2.  **Model Architecture:** Design a deep autoencoder with multiple dense layers for both the encoder and the decoder.
3.  **Training Strategy:** Crucially, the autoencoder will be trained **exclusively on data corresponding to 'normal' network traffic**. The underlying hypothesis is that the model will learn to reconstruct normal data with a low error, but will struggle to reconstruct anomalous data (attacks), resulting in a high reconstruction error.
4.  **Evaluation:** The reconstruction error will serve as an anomaly score. By setting an appropriate threshold on this error, we can classify connections as either normal or anomalous.
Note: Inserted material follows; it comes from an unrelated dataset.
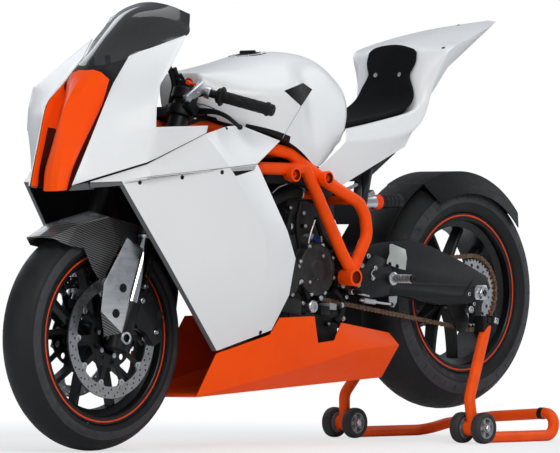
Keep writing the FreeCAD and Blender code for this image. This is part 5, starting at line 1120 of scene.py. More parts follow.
def skin(shares, faces, whole):
    """The named places and facets as a build: one skin over both sides, or a pair of skins."""
    names = list(shares)
    numbers = {name: i for i, name in enumerate(names)}
    points = [spot(*shares[name]) for name in names]
    made = Build().add(points, [tuple(numbers[name] for name in face) for face in faces])
    if not whole:
        return made.both(), names + [name + "_right" for name in names]
    other = {}
    for name in names:
        if shares[name][1]:
            other[name] = len(made.points)
            made.points.append(flipped(points[numbers[name]]))
        else:
            other[name] = numbers[name]
    for face in faces:
        made.faces.append(tuple(other[name] for name in reversed(face)))
        made.kinds.append(0)
    all_names = names + [name + "_right" for name in names if shares[name][1]]
    return made, all_names


def folded_panel(name, shares, faces, whole, finish_name, body, node, bevel=0.004, lining=None):
    """A panel of flat facets with narrow rounded folds."""
    build, _ = skin(shares, faces, whole)
    thing = piece(name, build, body, finish_name, [node], wall=WALL, lining=lining)
    return refolded(thing, bevel, FOLD_ANGLE, 40)


def soft_build(shares, faces, folds, whole):
    """A smooth skin through the named places, with folds kept as sharp as they are given."""
    build, names = skin(shares, faces, whole)
    mesh = bpy.data.meshes.new("soft")
    mesh.from_pydata(build.points, [], build.faces)
    thing = bpy.data.objects.new("soft", mesh)
    bpy.context.scene.collection.objects.link(thing)
    users = {}
    for face in build.faces:
        for a, b in zip(face, face[1:] + face[:1]):
            users[frozenset((a, b))] = users.get(frozenset((a, b)), 0) + 1
    edge_folds = mesh.attributes.new("crease_edge", "FLOAT", "EDGE")
    corner_folds = mesh.attributes.new("crease_vert", "FLOAT", "POINT")
    known = {frozenset(corners): value for corners, value in folds.items()}
    for number, edge in enumerate(mesh.edges):
        a, b = (names[i].removesuffix("_right") for i in edge.vertices)
        if users[frozenset(edge.vertices)] == 1:
            edge_folds.data[number].value = 1.0
            for corner in edge.vertices:
                corner_folds.data[corner].value = 1.0
        else:
            edge_folds.data[number].value = known.get(frozenset((a, b)), 0.0)
    made = thing.modifiers.new("subdivide", "SUBSURF")
    made.levels = made.render_levels = SOFT_LEVELS
    wanted = [point.copy() for point in build.points]
    for _ in range(SOFT_ROUNDS):
        bpy.context.view_layer.update()
        shown = thing.evaluated_get(bpy.context.evaluated_depsgraph_get()).to_mesh()
        for number, place in enumerate(wanted):
            mesh.vertices[number].co += (place - shown.vertices[number].co) * SOFT_PULL
        thing.evaluated_get(bpy.context.evaluated_depsgraph_get()).to_mesh_clear()
        mesh.update()
    bpy.context.view_layer.update()
    final = bpy.data.meshes.new_from_object(thing.evaluated_get(bpy.context.evaluated_depsgraph_get()))
    result = Build().add([v.co.copy() for v in final.vertices], [tuple(f.vertices) for f in final.polygons])
    bpy.data.objects.remove(thing)
    bpy.data.meshes.remove(mesh)
    bpy.data.meshes.remove(final)
    return result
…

The model's performance will be evaluated on a test set containing both normal and anomalous data using metrics such as the confusion matrix, Receiver Operating Characteristic (ROC) curve, and the Area Under the Curve (AUC).

**Tools and Libraries:**
*   **Python 3.x**
*   **Pandas & NumPy** for data manipulation.
*   **Scikit-learn** for data preprocessing (scaling, splitting).
*   **TensorFlow/Keras** for building and training the deep autoencoder model.
*   **Matplotlib & Seaborn** for data visualization.

### Import required libraries

In [None]:
import pandas as pd
import numpy as np